**WHAT IS ASKED**
Output the lines that follow exactly as they are.

[Items from a data source]
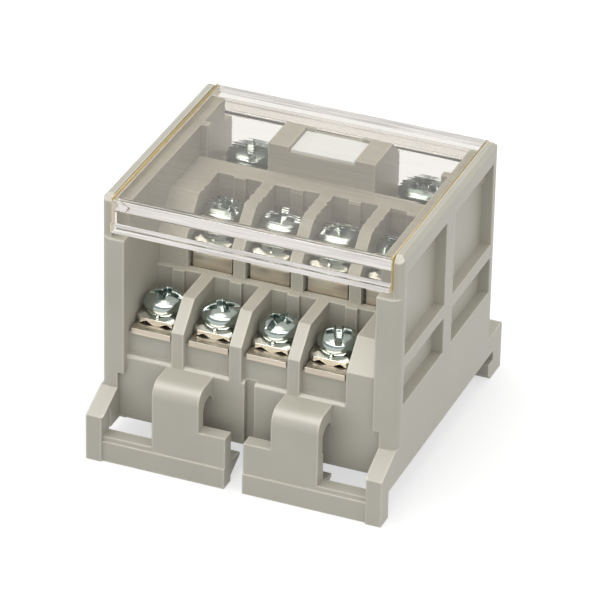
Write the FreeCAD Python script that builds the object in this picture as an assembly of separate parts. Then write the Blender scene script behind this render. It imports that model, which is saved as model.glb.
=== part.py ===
import FreeCAD, Part
import math
import os
from FreeCAD import Vector

# Two-tier barrier terminal block for a 35 mm top-hat rail, with a clear lift-off cover.
# Frame: X along the rail, Y from the latch side (front) to the fixed hook (back), Z up.
# The origin is at the middle of the footprint, at the level of the feet. Units are millimetres.

os.makedirs("parts", exist_ok=True)

# Terminals
pitch = 7.62                  # spacing of the output terminals along a tier
per_tier = 4                  # output terminals in each tier
barrier_width = 1.58
end_wall = 3.1                # thickness of each side wall
tier_stagger = 0.5            # the middle tier sits this share of a pitch to the right

# Rail fit
rail_width = 35.0
flange_thickness = 1.0
rail_slack = 0.15             # play of the rail between hook and latch
hook_height = 2.35            # top of the lip that reaches under the rail flange
hook_slot = 1.3               # height of the slot that takes the flange
hook_lip = 1.6                # reach of the fixed hook under the flange
hook_leg = 2.8                # material behind the slot
hook_top = 6.4
hook_bevel = 0.8
tooth_grip = 1.6              # reach of the latch tooth under the flange
latch_bar_depth = 2.4
latch_gap = 1.25              # room between latch bar and rail edge

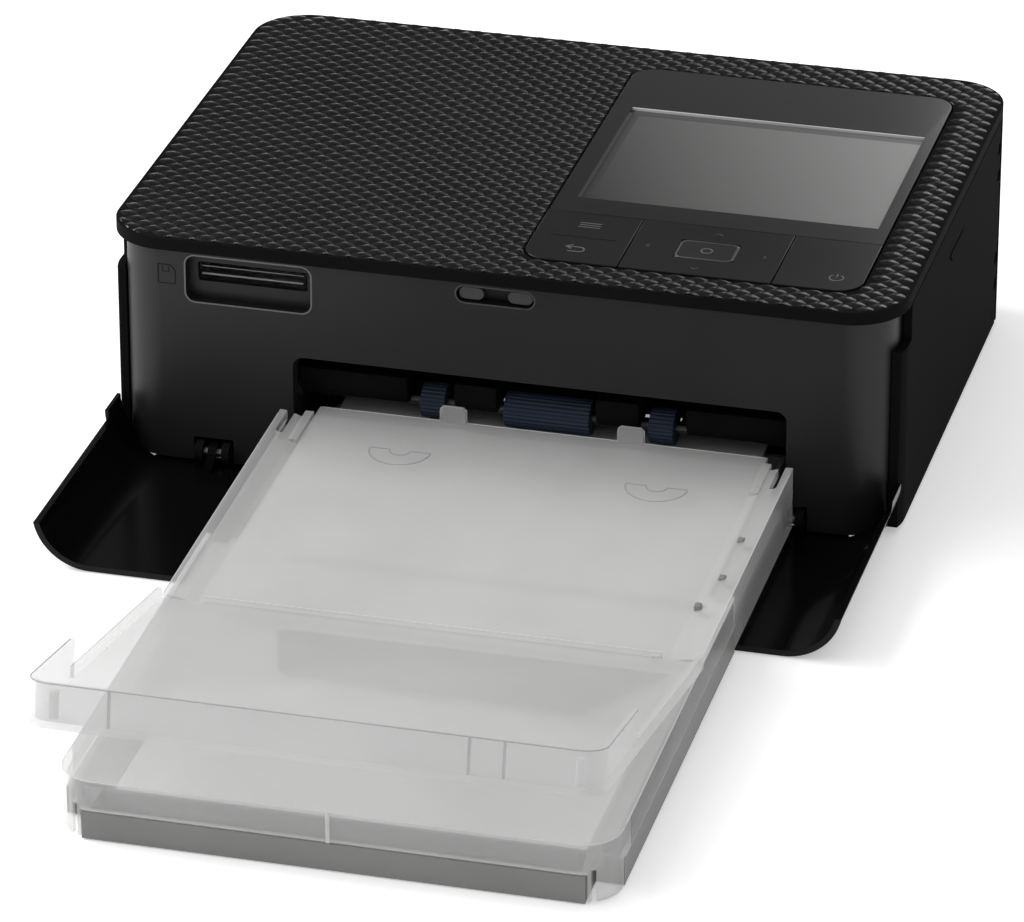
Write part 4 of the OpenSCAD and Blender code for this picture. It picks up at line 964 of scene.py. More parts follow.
@dataclass
class CasePanels:
    """Front, side and rear panels, bottom case and ink door with rounded edges."""

    icon: Point2 = (-76.7, 47.4)
    icon_half: Point2 = (2.0, 2.3)
    card_recess: tuple[float, float, float, float, float] = (-57.7, 46.9, 29.5, 11.5, 2.4)
    catch_recess: tuple[float, float, float, float, float] = (-0.5, 50.5, 18.2, 4.2, 2.09)
    rim_sink: float = -0.02
    rim_rise: float = 0.06
    card_slot: Point2 = (-57.4, 47.6)
    slot_half: float = 11.8
    slot_y: float = -61.0
    slot_bars: tuple[Point2, ...] = ((-0.5, 0.32), (1.35, 0.16))

    def build(self, maker: Maker) -> None:
        """Makes the panels, their marks and the edges of their recesses.

        Args:
            maker: turns shapes into dressed pieces.
        """
        # Side, rear and bottom panels and the ink door take the darker copy of the front's plastic: painted
        # shade.
        for node, body, finish, width, segments in (
            ("front_panel", Body.ROOT, "case_satin", 0.35, 3),
            ("left_side_panel", Body.ROOT, "shaded_satin", 0.4, 3),
            ("rear_panel", Body.ROOT, "shaded_satin", 0.3, 2),
            ("bottom_case", Body.ROOT, "shaded_satin", 0.25, 2),
            ("ink_door", Body.INK_DOOR, "shaded_satin", 0.4, 3),
        ):
            maker.soften(node, body, Slot.CASE, finish, width, segments, 40.0)
        self._card_symbol(maker)
        self._recess_rims(maker)
        self._door_mark(maker)

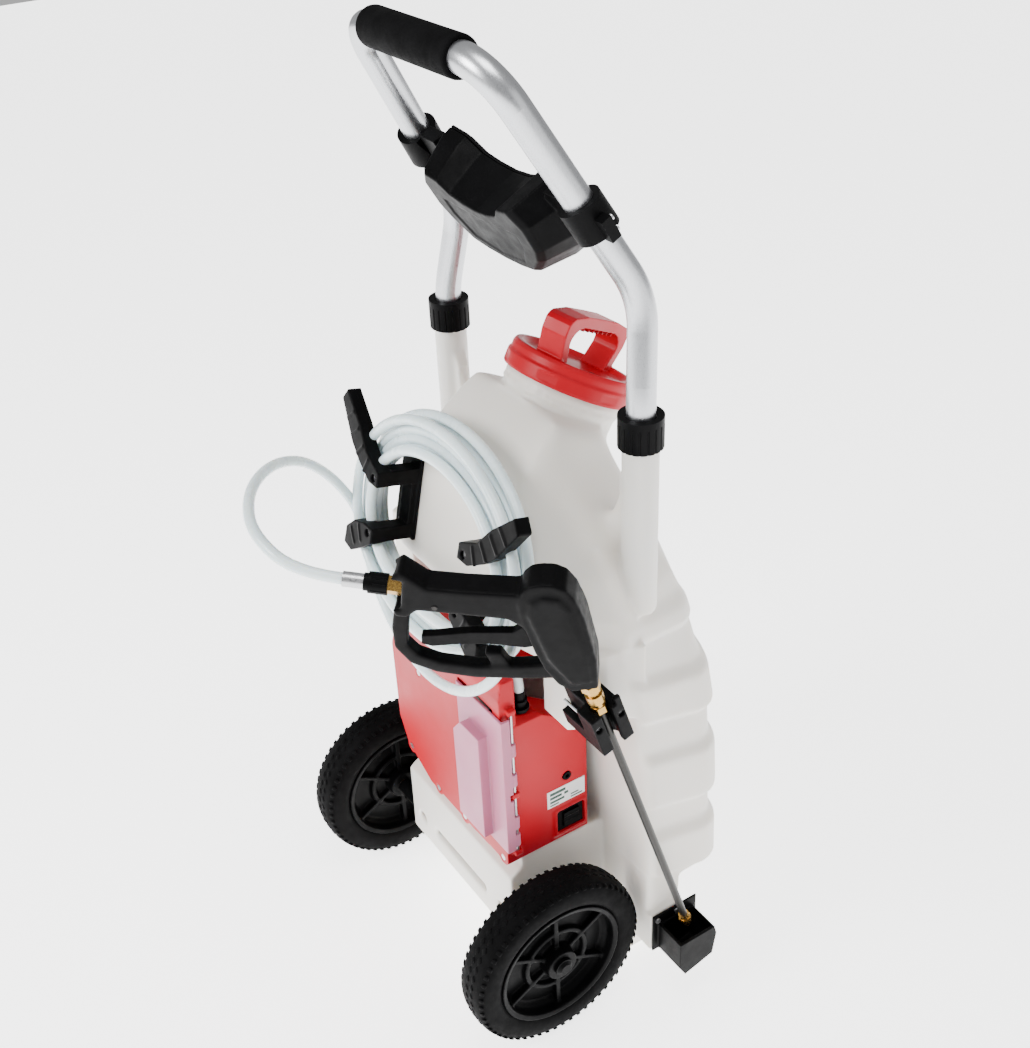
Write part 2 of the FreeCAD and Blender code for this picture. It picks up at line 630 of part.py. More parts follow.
def make_cap():
    """Screw cap with a dished top and a tall bail handle across it. Local Z is the neck axis."""
    up = V(0, 0, 1)
    solid = cyl(V(0, 0, 25), up, CAP_R, 19).fuse(Part.makeCone(CAP_R, CAP_R - 4, 13, V(0, 0, 44), up))
    solid = solid.cut(cyl(V(0, 0, 24), up, NECK_R + 3.2, 22.8))
    solid = solid.cut(Part.makeCone(52, 66, 8, V(0, 0, 50), up))
    for i in range(6):
        panel = box(CAP_R - 1.2, CAP_R + 2, -22, 22, 29, 40)
        panel.rotate(V(0, 0, 0), up, i * 60 + 10)
        solid = solid.cut(panel)
    outer = [V(-64, -17, 48), V(64, -17, 48), V(77, -17, 84), V(77, -17, 98), V(68, -17, 107),
             V(40, -17, 112), V(-40, -17, 112), V(-68, -17, 107), V(-77, -17, 98), V(-77, -17, 84)]
    inner = [V(-48, -30, 46), V(48, -30, 46), V(60, -30, 78), V(57, -30, 88), V(42, -30, 98),
             V(-42, -30, 98), V(-57, -30, 88), V(-60, -30, 78)]
    bail = prism(outer, V(0, 34, 0)).cut(prism(inner, V(0, 60, 0)))
    for x in (-36, -24, -12, 0, 12, 24, 36):
        bail = bail.fuse(box(x - 1, x + 1, -15, 15, 93, 99))
    solid = solid.fuse(bail)
    solid = solid.cut(cyl(V(0, -27, 40), up, 4.05, 30))
    solid.rotate(V(0, 0, 0), up, CAP_TURN)
    return moved(solid.removeSplitter(), CAP)


def make_gasket():
    solid = cyl(V(0, 0, 45.1), V(0, 0, 1), 72.5, 1.6).cut(cyl(V(0, 0, 40), V(0, 0, 1), 61, 20))
    return moved(solid, CAP)


def make_vent():
    up = V(0, 0, 1)
    solid = cyl(V(0, -27, 45), up, 3.9, 5).cut(cyl(V(0, -27, 47), up, 1.5, 10))
    solid = solid.fuse(cyl(V(0, -27, 43), up, 6.5, 3).cut(cyl(V(0, -27, 40), up, 1.5, 8)))
    solid.rotate(V(0, 0, 0), up, CAP_TURN)
    return moved(solid, CAP)


def make_strainer():
    up = V(0, 0, 1)
    cup = cyl(V(0, 0, -70), up, 58, 112).cut(cyl(V(0, 0, -67), up, 56, 130))
    lip = cyl(V(0, 0, 40), up, 61.5, 2.6).cut(cyl(V(0, 0, 39), up, 56, 5))
    solid = cup.fuse(lip)
    cuts = []
    for i in range(12):
        slot = box(50, 64, -5, 5, -58, 22)
        slot.rotate(V(0, 0, 0), up, i * 30)
        cuts.append(slot)
    return moved(solid.cut(Part.makeCompound(cuts)), CAP)


# ---- hose hooks ---------------------------------------------------------
HOOK = frame(V(0, 205.6, 655), V(1, 0, 0), up_slope(COIL_TILT))


def hook(side):
    """Bracket on the back slope: plate, spine, two posts and two flared prongs.

    Local X across, local Y up the slope, local -Z out from the tank.
    """
    plate = box(92, 136, -52, 66, -5, 0)
    spine = box(94, 118, -46, 44, -13, -4)
    post_a = box(96, 112, 28, 44, -60, -2)
    post_b = box(96, 112, -46, -30, -60, -2)
    top = prism([V(96, 28, -60), V(112, 28, -60), V(140, 44, -60), V(160, 60, -60), V(196, 106, -60),
                 V(184, 120, -60), V(150, 84, -60), V(130, 58, -60), V(96, 44, -60)], V(0, 0, 10))
    low = prism([V(96, -30, -60), V(112, -30, -60), V(135, -38, -60), V(178, -62, -60), V(184, -84, -60),
                 V(164, -88, -60), V(125, -62, -60), V(96, -46, -60)], V(0, 0, 10))
    solid = plate.fuse(spine).fuse(post_a).fuse(post_b).fuse(top).fuse(low)
    for y in (36, -38):
        solid = solid.cut(cyl(V(104, y, 1), V(0, 0, -1), 2.6, 70))
        solid = solid.cut(cyl(V(104, y, -57), V(0, 0, -1), 5.0, 20))
    if side < 0:
        solid = mirror_x(solid)
    return moved(solid.removeSplitter(), HOOK)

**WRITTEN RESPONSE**
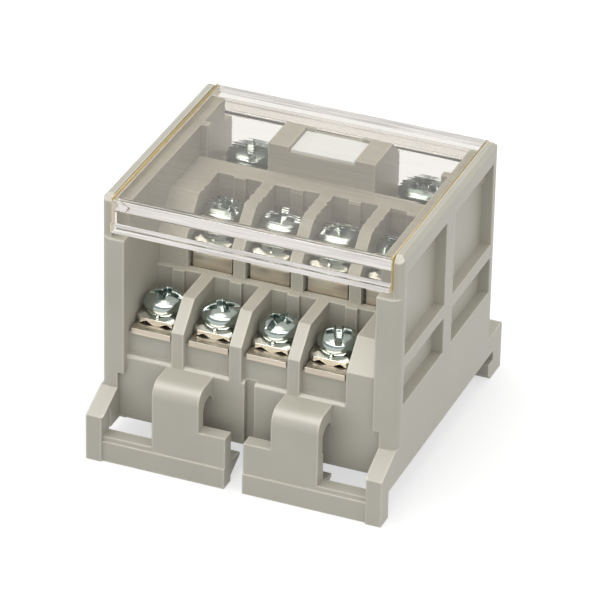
Write the FreeCAD Python script that builds the object in this picture as an assembly of separate parts. Then write the Blender scene script behind this render. It imports that model, which is saved as model.glb.
=== part.py ===
import FreeCAD, Part
import math
import os
from FreeCAD import Vector

# Two-tier barrier terminal block for a 35 mm top-hat rail, with a clear lift-off cover.
# Frame: X along the rail, Y from the latch side (front) to the fixed hook (back), Z up.
# The origin is at the middle of the footprint, at the level of the feet. Units are millimetres.

os.makedirs("parts", exist_ok=True)

# Terminals
pitch = 7.62                  # spacing of the output terminals along a tier
per_tier = 4                  # output terminals in each tier
barrier_width = 1.58
end_wall = 3.1                # thickness of each side wall
tier_stagger = 0.5            # the middle tier sits this share of a pitch to the right

# Rail fit
rail_width = 35.0
flange_thickness = 1.0
rail_slack = 0.15             # play of the rail between hook and latch
hook_height = 2.35            # top of the lip that reaches under the rail flange
hook_slot = 1.3               # height of the slot that takes the flange
hook_lip = 1.6                # reach of the fixed hook under the flange
hook_leg = 2.8                # material behind the slot
hook_top = 6.4
hook_bevel = 0.8
tooth_grip = 1.6              # reach of the latch tooth under the flange
latch_bar_depth = 2.4
latch_gap = 1.25              # room between latch bar and rail edge

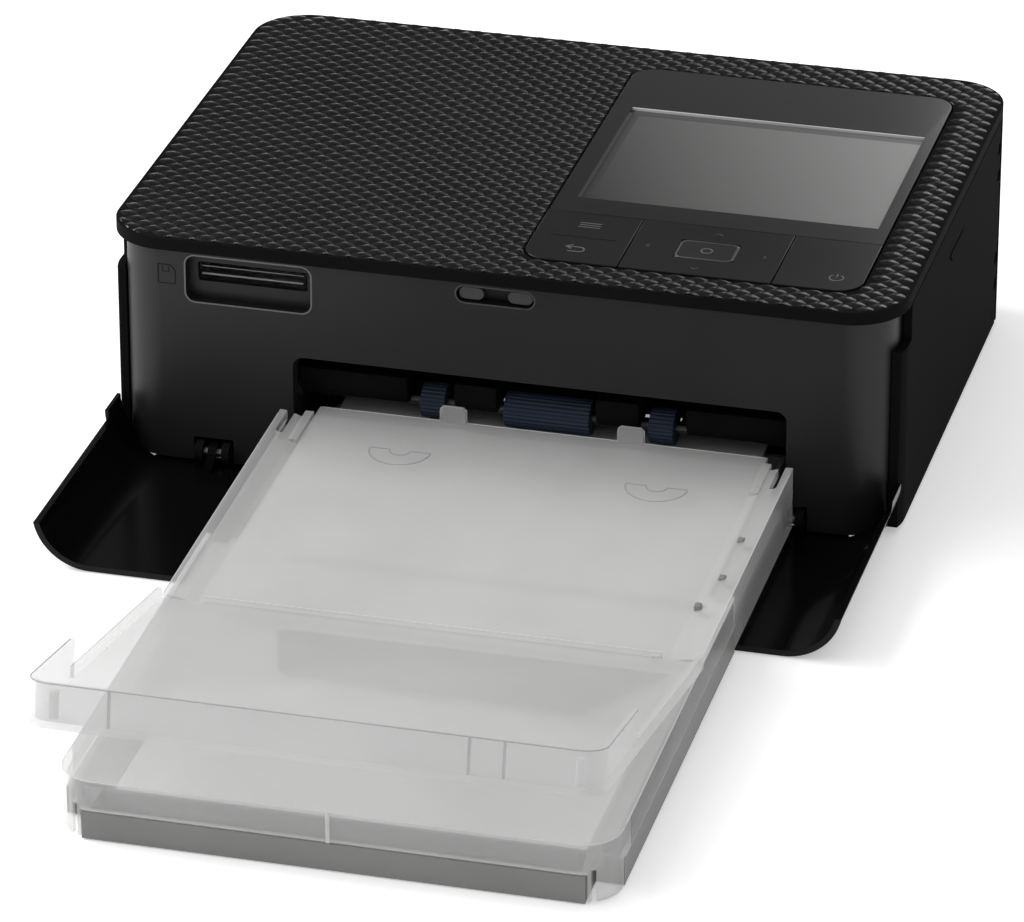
Write part 4 of the OpenSCAD and Blender code for this picture. It picks up at line 964 of scene.py. More parts follow.
@dataclass
class CasePanels:
    """Front, side and rear panels, bottom case and ink door with rounded edges."""

    icon: Point2 = (-76.7, 47.4)
    icon_half: Point2 = (2.0, 2.3)
    card_recess: tuple[float, float, float, float, float] = (-57.7, 46.9, 29.5, 11.5, 2.4)
    catch_recess: tuple[float, float, float, float, float] = (-0.5, 50.5, 18.2, 4.2, 2.09)
    rim_sink: float = -0.02
    rim_rise: float = 0.06
    card_slot: Point2 = (-57.4, 47.6)
    slot_half: float = 11.8
    slot_y: float = -61.0
    slot_bars: tuple[Point2, ...] = ((-0.5, 0.32), (1.35, 0.16))

    def build(self, maker: Maker) -> None:
        """Makes the panels, their marks and the edges of their recesses.

        Args:
            maker: turns shapes into dressed pieces.
        """
        # Side, rear and bottom panels and the ink door take the darker copy of the front's plastic: painted
        # shade.
        for node, body, finish, width, segments in (
            ("front_panel", Body.ROOT, "case_satin", 0.35, 3),
            ("left_side_panel", Body.ROOT, "shaded_satin", 0.4, 3),
            ("rear_panel", Body.ROOT, "shaded_satin", 0.3, 2),
            ("bottom_case", Body.ROOT, "shaded_satin", 0.25, 2),
            ("ink_door", Body.INK_DOOR, "shaded_satin", 0.4, 3),
        ):
            maker.soften(node, body, Slot.CASE, finish, width, segments, 40.0)
        self._card_symbol(maker)
        self._recess_rims(maker)
        self._door_mark(maker)

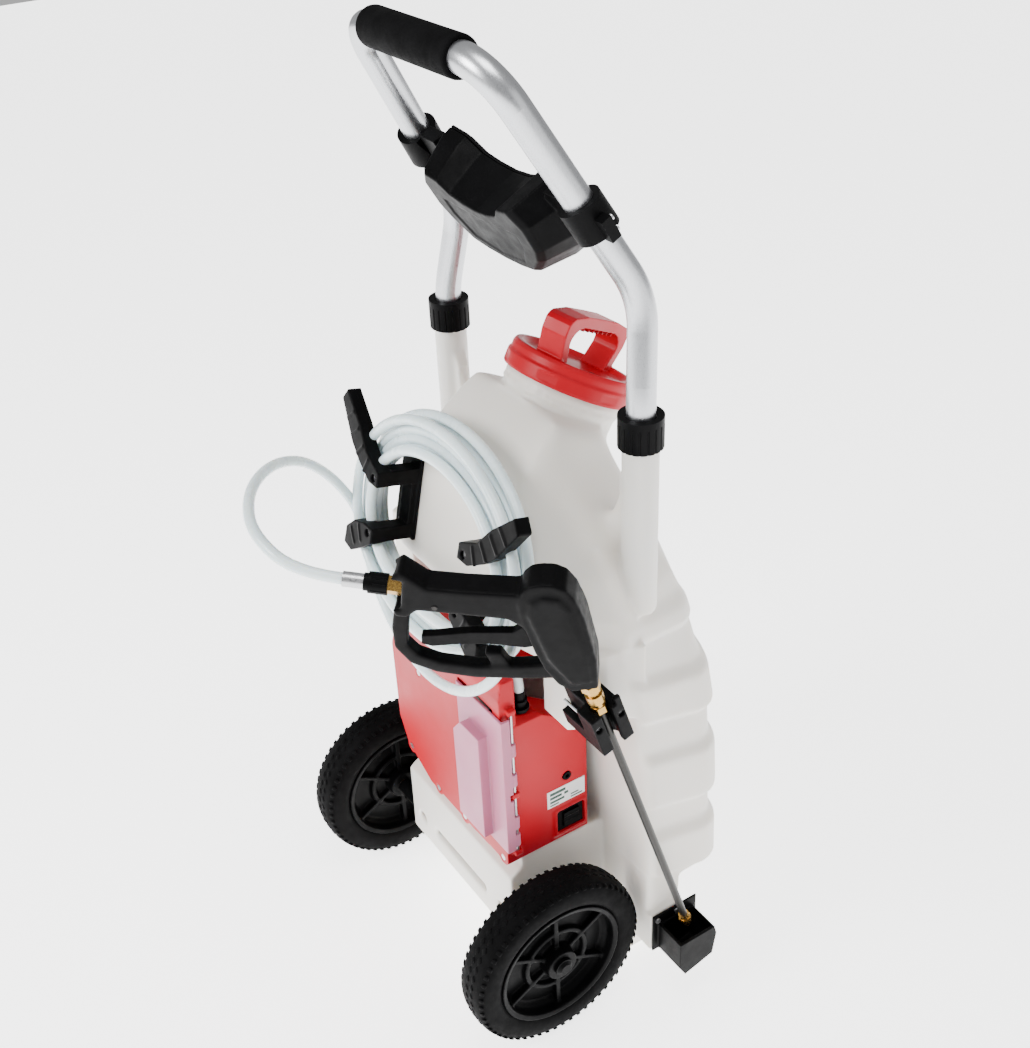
Write part 2 of the FreeCAD and Blender code for this picture. It picks up at line 630 of part.py. More parts follow.
def make_cap():
    """Screw cap with a dished top and a tall bail handle across it. Local Z is the neck axis."""
    up = V(0, 0, 1)
    solid = cyl(V(0, 0, 25), up, CAP_R, 19).fuse(Part.makeCone(CAP_R, CAP_R - 4, 13, V(0, 0, 44), up))
    solid = solid.cut(cyl(V(0, 0, 24), up, NECK_R + 3.2, 22.8))
    solid = solid.cut(Part.makeCone(52, 66, 8, V(0, 0, 50), up))
    for i in range(6):
        panel = box(CAP_R - 1.2, CAP_R + 2, -22, 22, 29, 40)
        panel.rotate(V(0, 0, 0), up, i * 60 + 10)
        solid = solid.cut(panel)
    outer = [V(-64, -17, 48), V(64, -17, 48), V(77, -17, 84), V(77, -17, 98), V(68, -17, 107),
             V(40, -17, 112), V(-40, -17, 112), V(-68, -17, 107), V(-77, -17, 98), V(-77, -17, 84)]
    inner = [V(-48, -30, 46), V(48, -30, 46), V(60, -30, 78), V(57, -30, 88), V(42, -30, 98),
             V(-42, -30, 98), V(-57, -30, 88), V(-60, -30, 78)]
    bail = prism(outer, V(0, 34, 0)).cut(prism(inner, V(0, 60, 0)))
    for x in (-36, -24, -12, 0, 12, 24, 36):
        bail = bail.fuse(box(x - 1, x + 1, -15, 15, 93, 99))
    solid = solid.fuse(bail)
    solid = solid.cut(cyl(V(0, -27, 40), up, 4.05, 30))
    solid.rotate(V(0, 0, 0), up, CAP_TURN)
    return moved(solid.removeSplitter(), CAP)


def make_gasket():
    solid = cyl(V(0, 0, 45.1), V(0, 0, 1), 72.5, 1.6).cut(cyl(V(0, 0, 40), V(0, 0, 1), 61, 20))
    return moved(solid, CAP)


def make_vent():
    up = V(0, 0, 1)
    solid = cyl(V(0, -27, 45), up, 3.9, 5).cut(cyl(V(0, -27, 47), up, 1.5, 10))
    solid = solid.fuse(cyl(V(0, -27, 43), up, 6.5, 3).cut(cyl(V(0, -27, 40), up, 1.5, 8)))
    solid.rotate(V(0, 0, 0), up, CAP_TURN)
    return moved(solid, CAP)


def make_strainer():
    up = V(0, 0, 1)
    cup = cyl(V(0, 0, -70), up, 58, 112).cut(cyl(V(0, 0, -67), up, 56, 130))
    lip = cyl(V(0, 0, 40), up, 61.5, 2.6).cut(cyl(V(0, 0, 39), up, 56, 5))
    solid = cup.fuse(lip)
    cuts = []
    for i in range(12):
        slot = box(50, 64, -5, 5, -58, 22)
        slot.rotate(V(0, 0, 0), up, i * 30)
        cuts.append(slot)
    return moved(solid.cut(Part.makeCompound(cuts)), CAP)


# ---- hose hooks ---------------------------------------------------------
HOOK = frame(V(0, 205.6, 655), V(1, 0, 0), up_slope(COIL_TILT))


def hook(side):
    """Bracket on the back slope: plate, spine, two posts and two flared prongs.

    Local X across, local Y up the slope, local -Z out from the tank.
    """
    plate = box(92, 136, -52, 66, -5, 0)
    spine = box(94, 118, -46, 44, -13, -4)
    post_a = box(96, 112, 28, 44, -60, -2)
    post_b = box(96, 112, -46, -30, -60, -2)
    top = prism([V(96, 28, -60), V(112, 28, -60), V(140, 44, -60), V(160, 60, -60), V(196, 106, -60),
                 V(184, 120, -60), V(150, 84, -60), V(130, 58, -60), V(96, 44, -60)], V(0, 0, 10))
    low = prism([V(96, -30, -60), V(112, -30, -60), V(135, -38, -60), V(178, -62, -60), V(184, -84, -60),
                 V(164, -88, -60), V(125, -62, -60), V(96, -46, -60)], V(0, 0, 10))
    solid = plate.fuse(spine).fuse(post_a).fuse(post_b).fuse(top).fuse(low)
    for y in (36, -38):
        solid = solid.cut(cyl(V(104, y, 1), V(0, 0, -1), 2.6, 70))
        solid = solid.cut(cyl(V(104, y, -57), V(0, 0, -1), 5.0, 20))
    if side < 0:
        solid = mirror_x(solid)
    return moved(solid.removeSplitter(), HOOK)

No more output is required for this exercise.